## What the task requires
Every line in the listing is to be echoed verbatim.

⁂

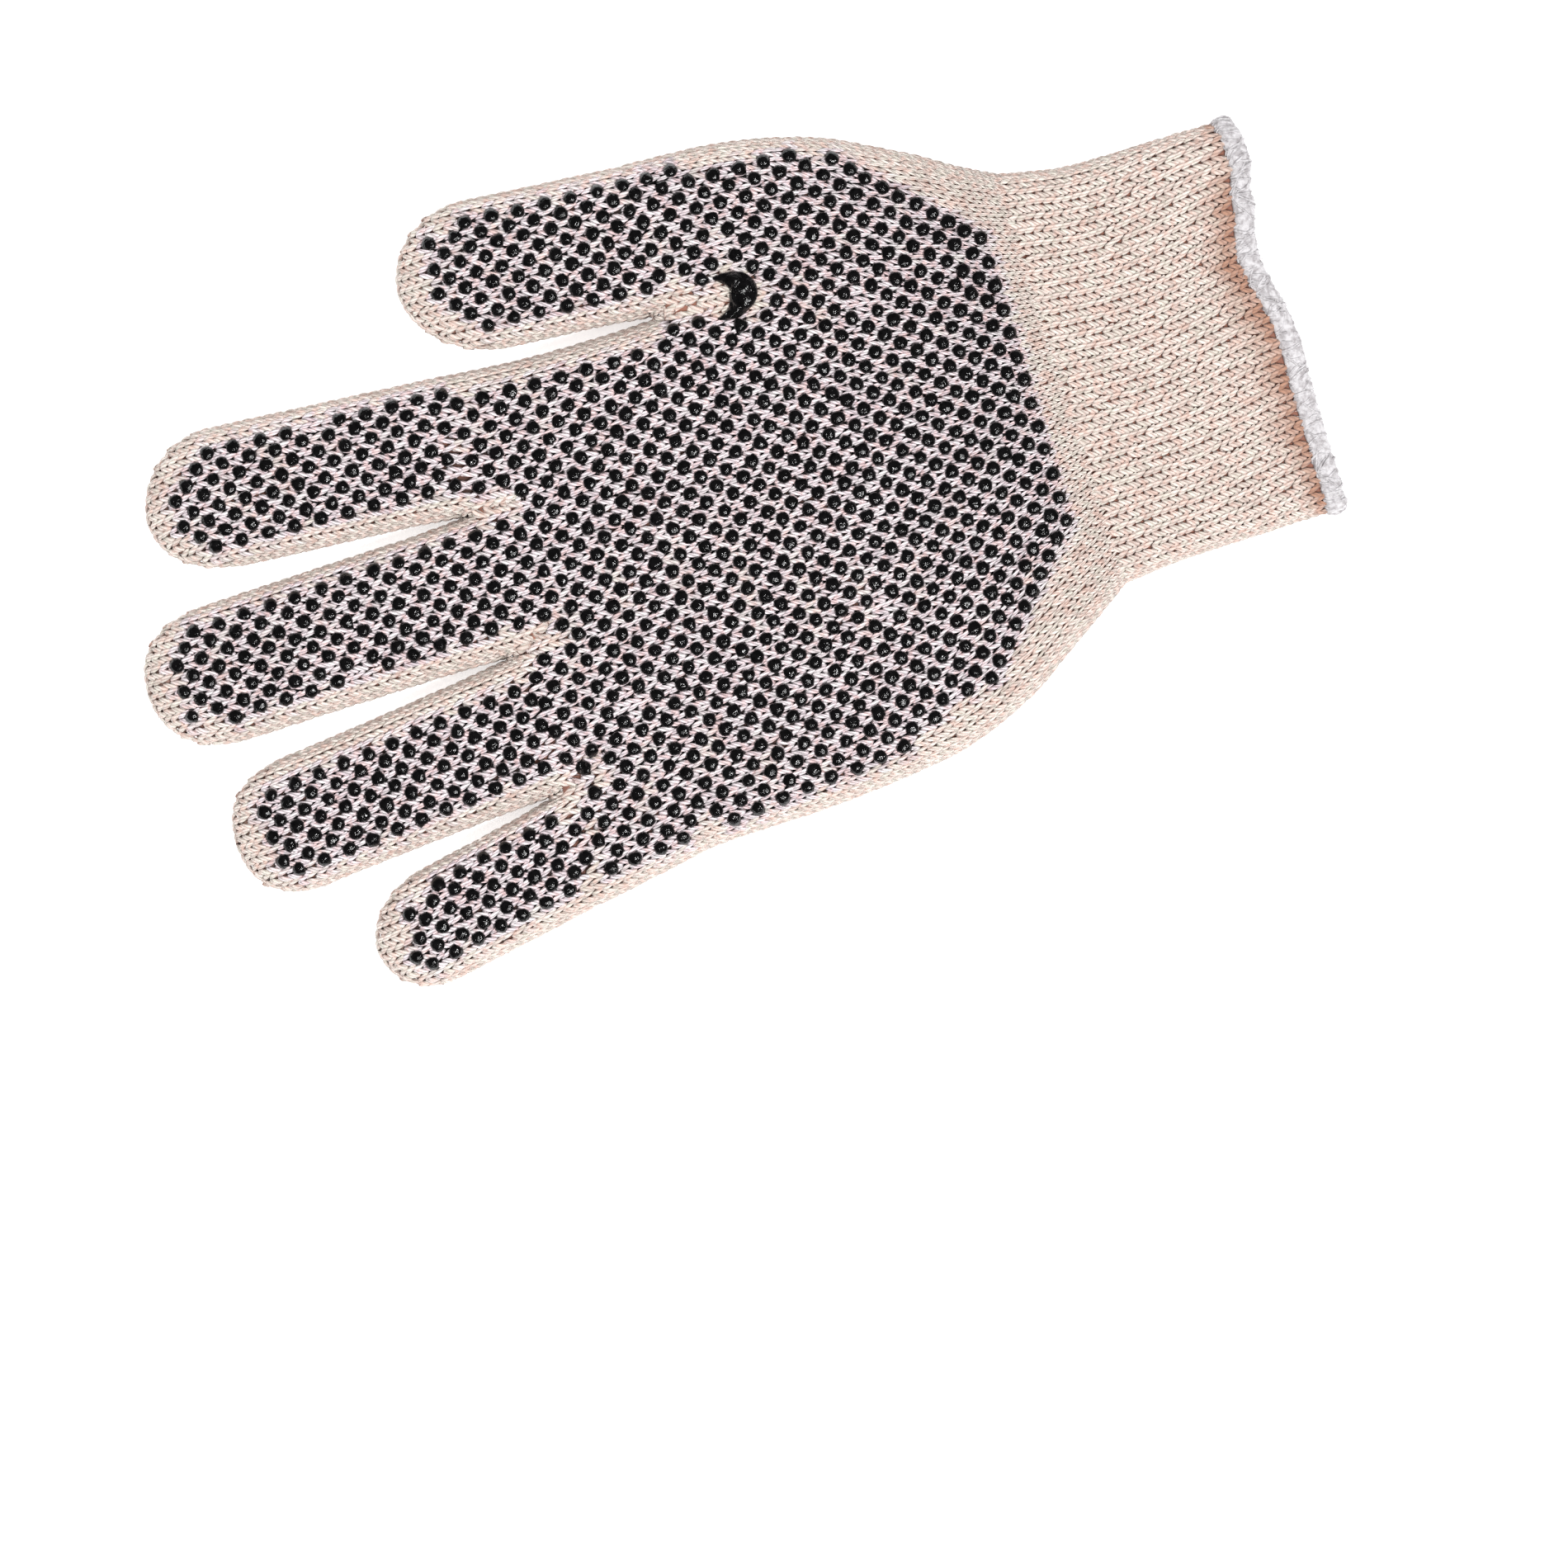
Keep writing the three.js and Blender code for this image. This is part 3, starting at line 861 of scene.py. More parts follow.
def placeDots():
    # each dot's place and the tube that it lies on
    places = []
    owners = []
    for number, tube in enumerate(dottedTubes):
        spots = stallDots(tube["name"]) if tube["stall"] else bodyDots()
        left, right = tube["edges"](spots[:, 1])
        kept = (spots[:, 1] >= tube["low"]) & (spots[:, 1] < tube["high"])
        kept &= (spots[:, 0] > left) & (spots[:, 0] < right)
        if tube["stall"]:
            kept &= spots[:, 1] < tube["high"] - field["tip"]
        spots = spots[kept]
        # dots beside the patch are pushed clear of it
        away = spots - np.array(patchPlace)
        distance = np.hypot(away[:, 0], away[:, 1])
        spots = spots + away * (np.clip(field["patch"] - distance, 0, 1) / distance)[:, None]
        spots = spots[fieldRoom(spots[:, 0], spots[:, 1]) > 0]
        places.append(spots)
        owners.append(np.full(len(spots), number))
    places = np.concatenate(places)
    owners = np.concatenate(owners)
    # where two lattices meet, dots that would touch become one
    gap = places[:, None] - places[None]
    near = np.hypot(gap[..., 0], gap[..., 1]) < field["apart"]
    places = near.astype(float) @ places / near.sum(1)[:, None]
    alone = ~np.tril(near, -1).any(1)
    return places[alone], owners[alone]


dotPlaces, dotOwners = placeDots()


def fieldShare(x, y):
    # 1 between the printed dots, 0 in the plain border
    spots = np.stack([np.ravel(x), np.ravel(y)], 1)
    share = np.empty(len(spots))
    for first in range(0, len(spots), 1000):
        gap = spots[first:first + 1000, None] - dotPlaces[None]
        away = np.sqrt((gap ** 2).sum(-1).min(1))
        share[first:first + 1000] = 1 - smooth((away - field["full"]) / field["fade"])
    return share.reshape(np.shape(x))


# Knit
# One leg of a stitch is a bent yarn. The path gives its middle across and along, in shares of a stitch, its
# height in millimetres, and its thickness in shares. The two legs lean together towards the fingertip.
yarn = {
    "wide": 0.58,
    "tall": 0.5,
    "sunk": 1.15,
    # deepFrom, fieldDeep and deepOver: the depths over which a yarn takes painted shade
    "deepFrom": 0.7,
    "fieldDeep": 0.18,
    "fieldThin": 0.14,
    "deepOver": 0.5,
    "wall": 1.8,
    "wale": 2.65,
    "course": 2.2,
    "meet": 0.15,
    "foldRoom": 0.62,
    "foldRound": 4.6,
    "foldStart": 3,
    "path": [
        (0.48, -0.90, -1.20, 0.45),
        (0.42, -0.57, -0.66, 0.92),
        (0.32, -0.17, -0.43, 1.0),
        (0.21, 0.23, -0.44, 1.0),
        (0.12, 0.58, -0.66, 0.88),
        (0.055, 0.92, -1.20, 0.42),
    ],
    "jitter": 0.035,
}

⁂

## Task result
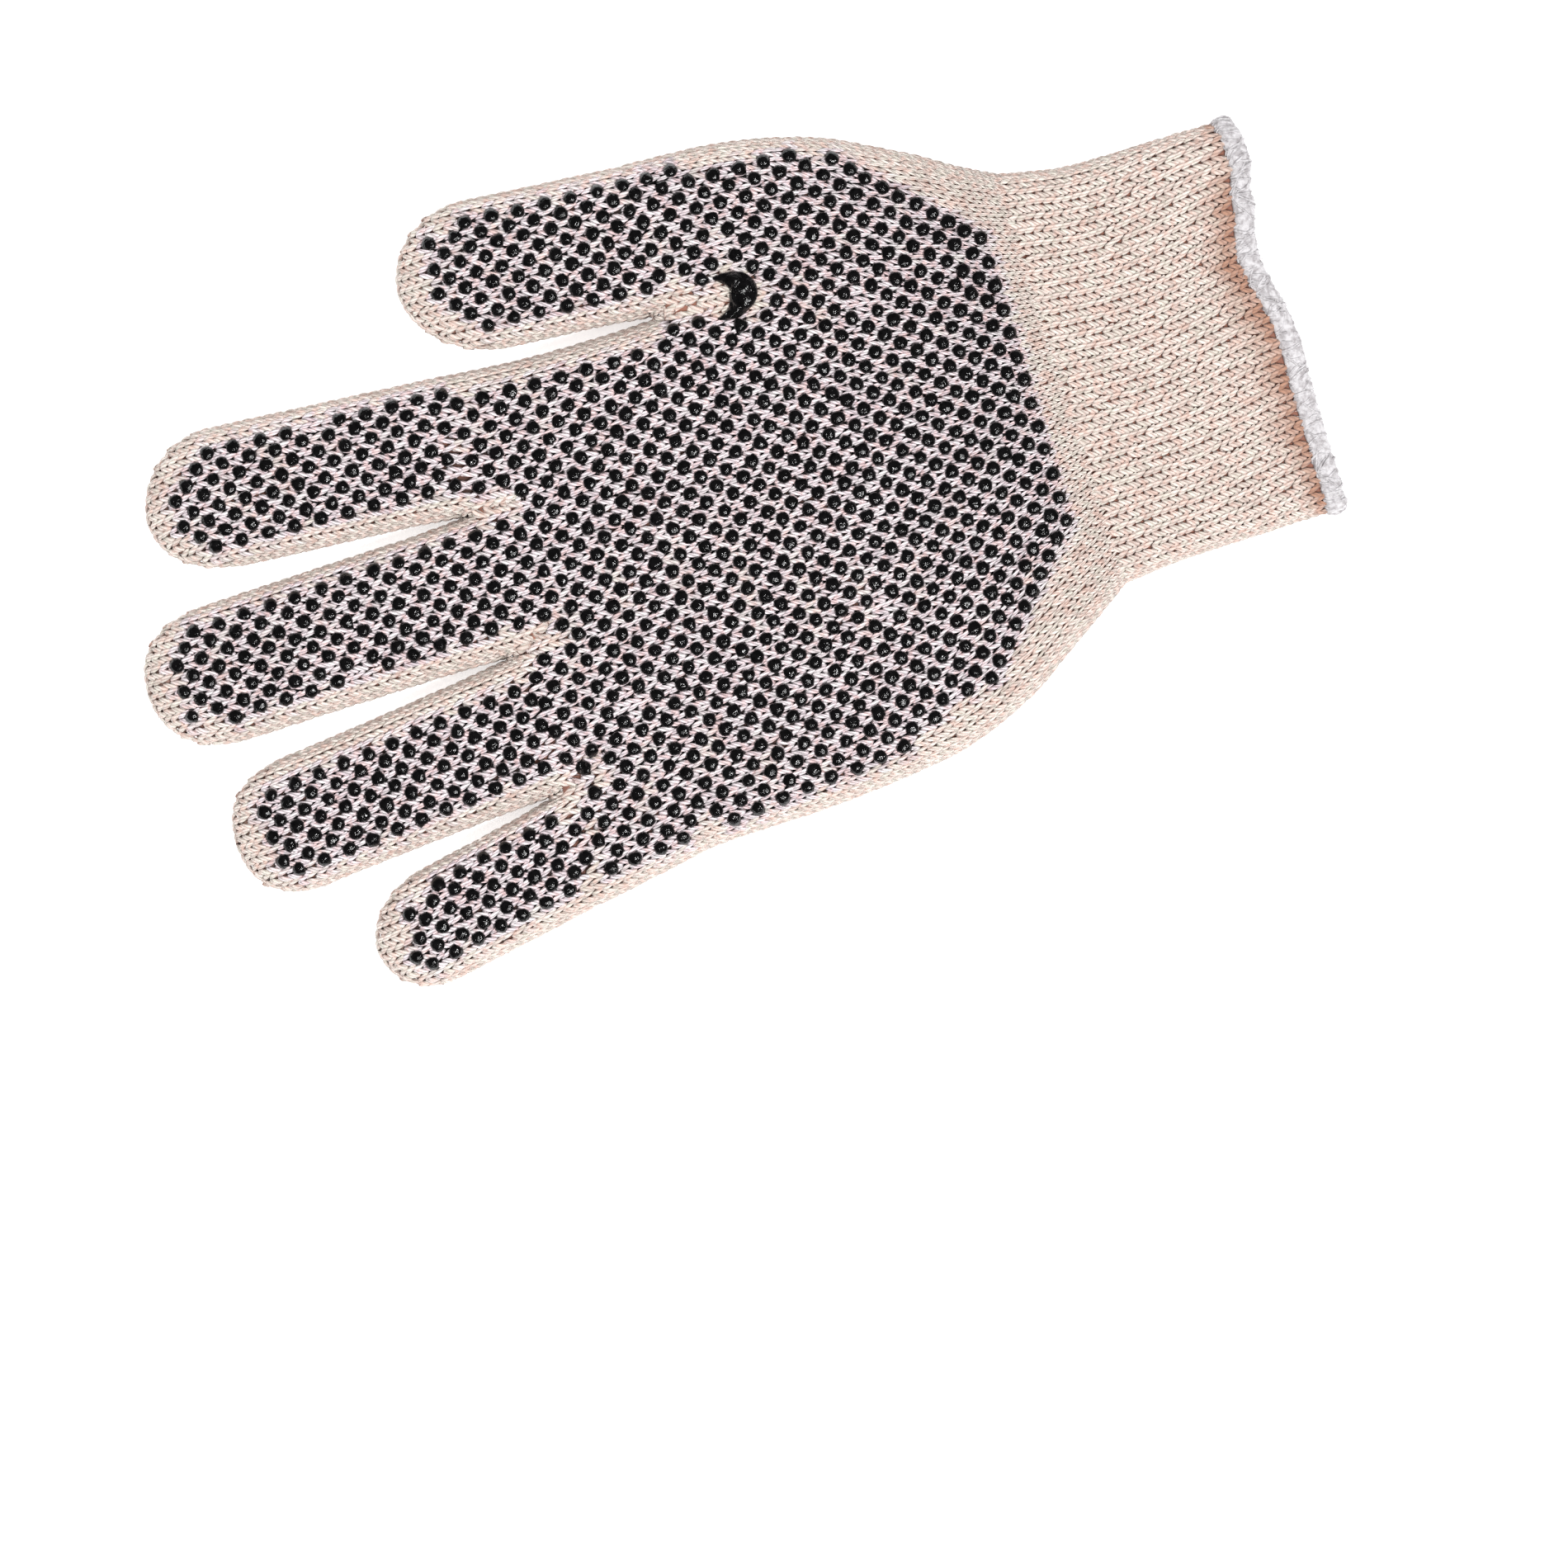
Keep writing the three.js and Blender code for this image. This is part 3, starting at line 861 of scene.py. More parts follow.
def placeDots():
    # each dot's place and the tube that it lies on
    places = []
    owners = []
    for number, tube in enumerate(dottedTubes):
        spots = stallDots(tube["name"]) if tube["stall"] else bodyDots()
        left, right = tube["edges"](spots[:, 1])
        kept = (spots[:, 1] >= tube["low"]) & (spots[:, 1] < tube["high"])
        kept &= (spots[:, 0] > left) & (spots[:, 0] < right)
        if tube["stall"]:
            kept &= spots[:, 1] < tube["high"] - field["tip"]
        spots = spots[kept]
        # dots beside the patch are pushed clear of it
        away = spots - np.array(patchPlace)
        distance = np.hypot(away[:, 0], away[:, 1])
        spots = spots + away * (np.clip(field["patch"] - distance, 0, 1) / distance)[:, None]
        spots = spots[fieldRoom(spots[:, 0], spots[:, 1]) > 0]
        places.append(spots)
        owners.append(np.full(len(spots), number))
    places = np.concatenate(places)
    owners = np.concatenate(owners)
    # where two lattices meet, dots that would touch become one
    gap = places[:, None] - places[None]
    near = np.hypot(gap[..., 0], gap[..., 1]) < field["apart"]
    places = near.astype(float) @ places / near.sum(1)[:, None]
    alone = ~np.tril(near, -1).any(1)
    return places[alone], owners[alone]


dotPlaces, dotOwners = placeDots()


def fieldShare(x, y):
    # 1 between the printed dots, 0 in the plain border
    spots = np.stack([np.ravel(x), np.ravel(y)], 1)
    share = np.empty(len(spots))
    for first in range(0, len(spots), 1000):
        gap = spots[first:first + 1000, None] - dotPlaces[None]
        away = np.sqrt((gap ** 2).sum(-1).min(1))
        share[first:first + 1000] = 1 - smooth((away - field["full"]) / field["fade"])
    return share.reshape(np.shape(x))


# Knit
# One leg of a stitch is a bent yarn. The path gives its middle across and along, in shares of a stitch, its
# height in millimetres, and its thickness in shares. The two legs lean together towards the fingertip.
yarn = {
    "wide": 0.58,
    "tall": 0.5,
    "sunk": 1.15,
    # deepFrom, fieldDeep and deepOver: the depths over which a yarn takes painted shade
    "deepFrom": 0.7,
    "fieldDeep": 0.18,
    "fieldThin": 0.14,
    "deepOver": 0.5,
    "wall": 1.8,
    "wale": 2.65,
    "course": 2.2,
    "meet": 0.15,
    "foldRoom": 0.62,
    "foldRound": 4.6,
    "foldStart": 3,
    "path": [
        (0.48, -0.90, -1.20, 0.45),
        (0.42, -0.57, -0.66, 0.92),
        (0.32, -0.17, -0.43, 1.0),
        (0.21, 0.23, -0.44, 1.0),
        (0.12, 0.58, -0.66, 0.88),
        (0.055, 0.92, -1.20, 0.42),
    ],
    "jitter": 0.035,
}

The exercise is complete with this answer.